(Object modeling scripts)
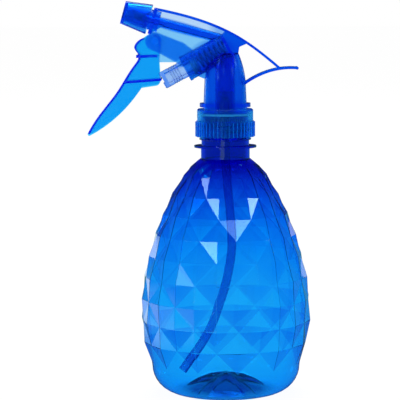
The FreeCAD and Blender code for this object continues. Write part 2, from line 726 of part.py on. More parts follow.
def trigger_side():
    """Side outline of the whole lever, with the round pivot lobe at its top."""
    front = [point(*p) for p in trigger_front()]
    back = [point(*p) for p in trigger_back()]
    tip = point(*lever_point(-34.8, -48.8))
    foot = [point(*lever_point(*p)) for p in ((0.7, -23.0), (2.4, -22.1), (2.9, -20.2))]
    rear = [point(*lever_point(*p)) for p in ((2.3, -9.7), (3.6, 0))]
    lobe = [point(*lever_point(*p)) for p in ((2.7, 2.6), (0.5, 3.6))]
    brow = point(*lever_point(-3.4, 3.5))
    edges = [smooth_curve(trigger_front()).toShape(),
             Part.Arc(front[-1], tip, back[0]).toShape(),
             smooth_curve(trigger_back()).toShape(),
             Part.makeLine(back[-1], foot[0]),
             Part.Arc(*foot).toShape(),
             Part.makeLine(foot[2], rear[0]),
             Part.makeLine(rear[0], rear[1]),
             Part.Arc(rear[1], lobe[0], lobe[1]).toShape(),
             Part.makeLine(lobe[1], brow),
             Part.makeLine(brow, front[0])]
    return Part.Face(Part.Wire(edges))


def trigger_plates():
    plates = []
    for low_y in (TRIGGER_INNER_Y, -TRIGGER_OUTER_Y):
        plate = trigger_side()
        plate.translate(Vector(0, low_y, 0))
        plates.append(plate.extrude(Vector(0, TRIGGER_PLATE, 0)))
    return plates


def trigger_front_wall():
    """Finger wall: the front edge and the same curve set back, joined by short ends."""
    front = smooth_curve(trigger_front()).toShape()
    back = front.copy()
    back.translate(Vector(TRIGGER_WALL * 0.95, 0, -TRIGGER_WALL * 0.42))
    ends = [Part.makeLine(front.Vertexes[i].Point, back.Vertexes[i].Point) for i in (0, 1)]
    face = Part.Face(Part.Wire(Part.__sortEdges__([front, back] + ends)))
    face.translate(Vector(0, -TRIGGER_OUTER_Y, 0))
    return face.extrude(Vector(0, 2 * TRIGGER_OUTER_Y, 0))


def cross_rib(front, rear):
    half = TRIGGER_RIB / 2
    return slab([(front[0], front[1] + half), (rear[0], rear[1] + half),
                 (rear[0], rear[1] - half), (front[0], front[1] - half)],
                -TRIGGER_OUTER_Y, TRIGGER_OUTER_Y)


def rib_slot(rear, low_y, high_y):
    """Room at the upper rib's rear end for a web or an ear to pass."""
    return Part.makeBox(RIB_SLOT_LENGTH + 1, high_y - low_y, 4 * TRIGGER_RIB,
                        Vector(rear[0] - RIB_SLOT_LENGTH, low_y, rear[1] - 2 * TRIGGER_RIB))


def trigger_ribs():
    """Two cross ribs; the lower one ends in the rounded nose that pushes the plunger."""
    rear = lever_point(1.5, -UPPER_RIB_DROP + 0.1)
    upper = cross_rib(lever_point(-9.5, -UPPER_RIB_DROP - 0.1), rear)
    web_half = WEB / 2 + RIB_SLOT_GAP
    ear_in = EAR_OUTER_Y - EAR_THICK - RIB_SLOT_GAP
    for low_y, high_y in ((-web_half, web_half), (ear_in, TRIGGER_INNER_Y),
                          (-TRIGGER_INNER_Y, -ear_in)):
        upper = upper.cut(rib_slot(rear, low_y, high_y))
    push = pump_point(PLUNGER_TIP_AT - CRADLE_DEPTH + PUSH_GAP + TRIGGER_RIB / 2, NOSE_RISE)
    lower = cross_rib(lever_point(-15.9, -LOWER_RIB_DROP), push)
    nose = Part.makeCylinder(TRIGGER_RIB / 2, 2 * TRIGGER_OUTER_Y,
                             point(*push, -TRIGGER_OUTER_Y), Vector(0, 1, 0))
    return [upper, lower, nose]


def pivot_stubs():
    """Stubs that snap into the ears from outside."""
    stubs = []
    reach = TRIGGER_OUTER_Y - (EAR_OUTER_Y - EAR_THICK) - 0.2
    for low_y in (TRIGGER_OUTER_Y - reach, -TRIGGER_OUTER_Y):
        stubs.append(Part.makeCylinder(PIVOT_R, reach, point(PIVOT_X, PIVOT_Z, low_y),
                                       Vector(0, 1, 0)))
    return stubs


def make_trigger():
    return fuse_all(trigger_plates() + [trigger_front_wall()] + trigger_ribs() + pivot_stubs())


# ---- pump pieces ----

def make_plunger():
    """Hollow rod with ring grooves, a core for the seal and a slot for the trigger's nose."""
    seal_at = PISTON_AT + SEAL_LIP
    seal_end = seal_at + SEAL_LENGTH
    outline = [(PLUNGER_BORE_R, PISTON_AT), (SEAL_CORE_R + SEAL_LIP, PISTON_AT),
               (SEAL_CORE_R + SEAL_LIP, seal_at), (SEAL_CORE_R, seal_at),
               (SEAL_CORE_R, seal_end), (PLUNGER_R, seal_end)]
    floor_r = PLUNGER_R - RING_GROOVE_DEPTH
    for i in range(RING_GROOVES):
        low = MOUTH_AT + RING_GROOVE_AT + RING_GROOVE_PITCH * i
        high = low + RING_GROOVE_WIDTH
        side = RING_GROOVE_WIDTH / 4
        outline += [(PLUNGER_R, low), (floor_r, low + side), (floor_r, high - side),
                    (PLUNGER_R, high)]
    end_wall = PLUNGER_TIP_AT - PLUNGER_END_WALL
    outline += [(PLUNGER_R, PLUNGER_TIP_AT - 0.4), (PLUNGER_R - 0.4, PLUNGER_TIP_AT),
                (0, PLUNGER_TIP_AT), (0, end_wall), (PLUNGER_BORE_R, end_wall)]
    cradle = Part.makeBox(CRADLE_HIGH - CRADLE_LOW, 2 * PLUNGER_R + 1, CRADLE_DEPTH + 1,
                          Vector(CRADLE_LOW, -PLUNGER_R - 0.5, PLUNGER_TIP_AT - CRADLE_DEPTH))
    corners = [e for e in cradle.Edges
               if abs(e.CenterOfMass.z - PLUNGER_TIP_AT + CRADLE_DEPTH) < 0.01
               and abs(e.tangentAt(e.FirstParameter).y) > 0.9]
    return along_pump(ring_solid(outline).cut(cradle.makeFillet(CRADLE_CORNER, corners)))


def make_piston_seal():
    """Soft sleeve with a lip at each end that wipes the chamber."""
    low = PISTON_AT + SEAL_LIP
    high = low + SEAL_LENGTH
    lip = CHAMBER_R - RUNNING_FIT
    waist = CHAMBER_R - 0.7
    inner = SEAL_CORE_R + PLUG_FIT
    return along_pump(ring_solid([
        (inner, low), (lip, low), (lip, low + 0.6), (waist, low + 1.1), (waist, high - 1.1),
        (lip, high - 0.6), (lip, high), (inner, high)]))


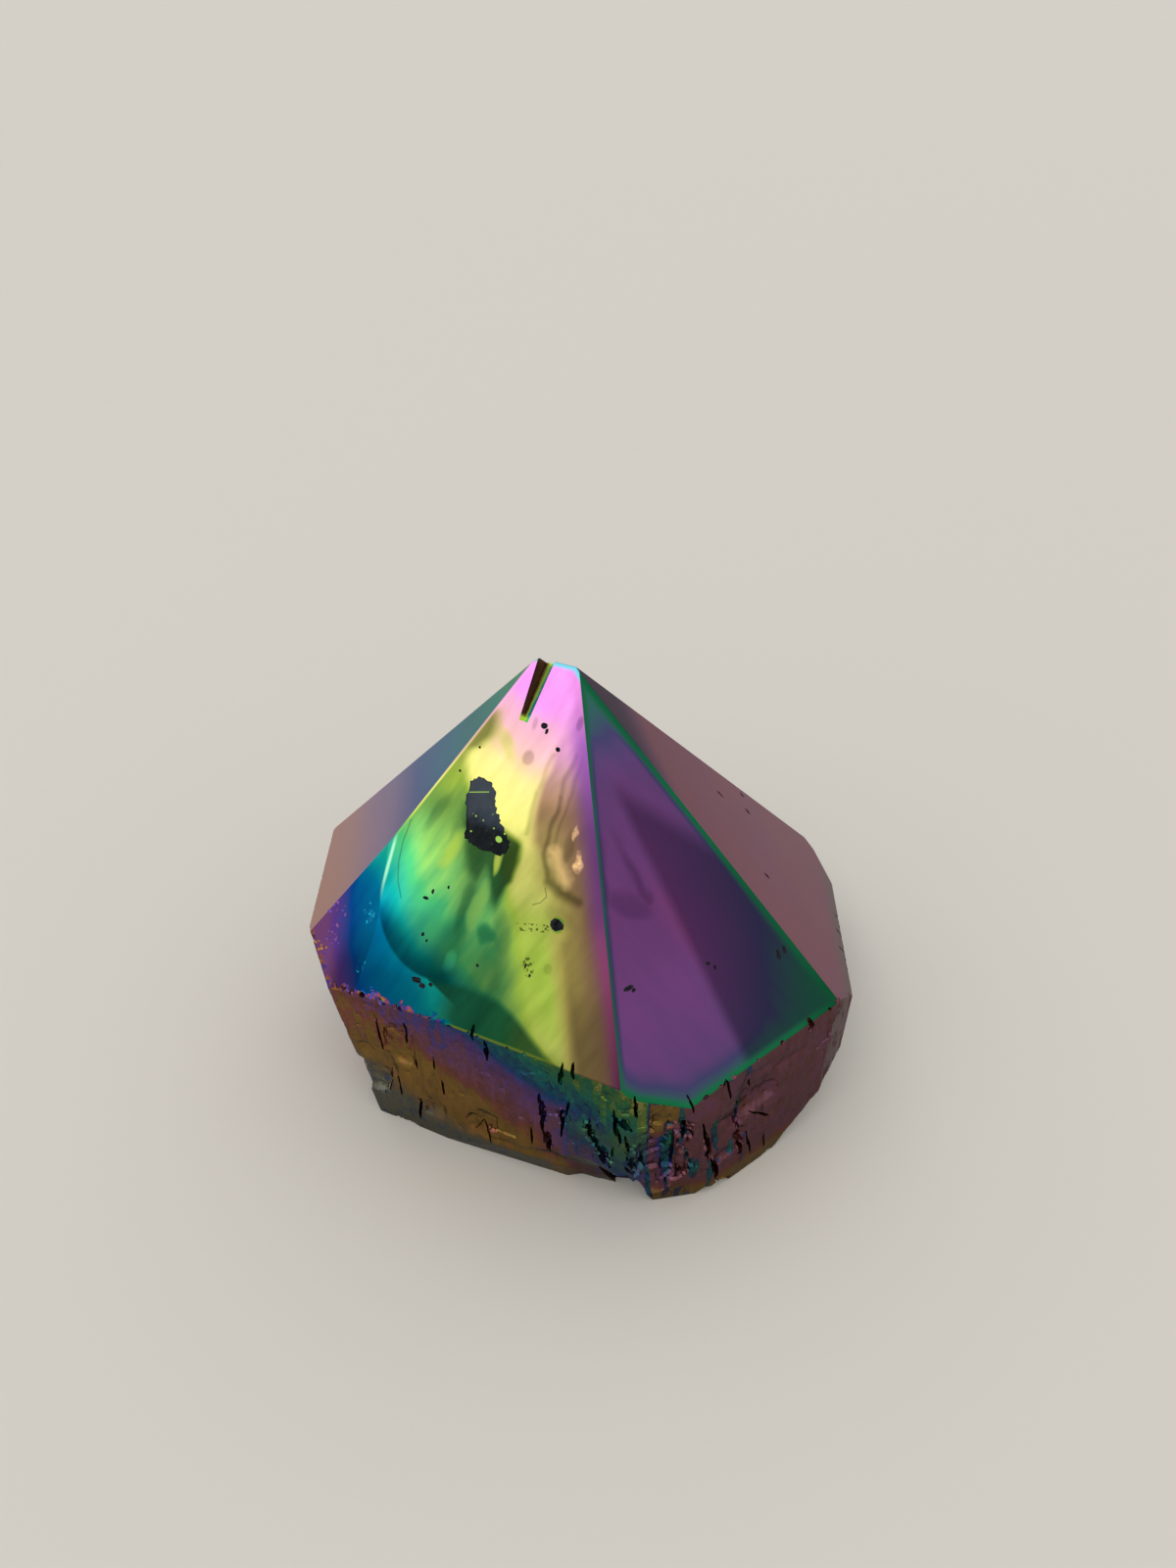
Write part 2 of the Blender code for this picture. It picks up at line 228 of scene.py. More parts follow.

* **WRITTEN EXERCISE**:
Reproduce verbatim the range of lines that opens the records and closes with the line containing "return plates". Omit everything after it.

* **TASK OUTPUT**:
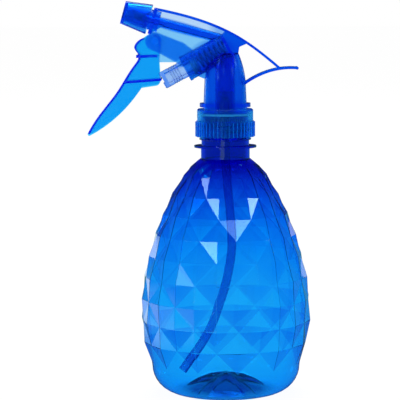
The FreeCAD and Blender code for this object continues. Write part 2, from line 726 of part.py on. More parts follow.
def trigger_side():
    """Side outline of the whole lever, with the round pivot lobe at its top."""
    front = [point(*p) for p in trigger_front()]
    back = [point(*p) for p in trigger_back()]
    tip = point(*lever_point(-34.8, -48.8))
    foot = [point(*lever_point(*p)) for p in ((0.7, -23.0), (2.4, -22.1), (2.9, -20.2))]
    rear = [point(*lever_point(*p)) for p in ((2.3, -9.7), (3.6, 0))]
    lobe = [point(*lever_point(*p)) for p in ((2.7, 2.6), (0.5, 3.6))]
    brow = point(*lever_point(-3.4, 3.5))
    edges = [smooth_curve(trigger_front()).toShape(),
             Part.Arc(front[-1], tip, back[0]).toShape(),
             smooth_curve(trigger_back()).toShape(),
             Part.makeLine(back[-1], foot[0]),
             Part.Arc(*foot).toShape(),
             Part.makeLine(foot[2], rear[0]),
             Part.makeLine(rear[0], rear[1]),
             Part.Arc(rear[1], lobe[0], lobe[1]).toShape(),
             Part.makeLine(lobe[1], brow),
             Part.makeLine(brow, front[0])]
    return Part.Face(Part.Wire(edges))


def trigger_plates():
    plates = []
    for low_y in (TRIGGER_INNER_Y, -TRIGGER_OUTER_Y):
        plate = trigger_side()
        plate.translate(Vector(0, low_y, 0))
        plates.append(plate.extrude(Vector(0, TRIGGER_PLATE, 0)))
    return plates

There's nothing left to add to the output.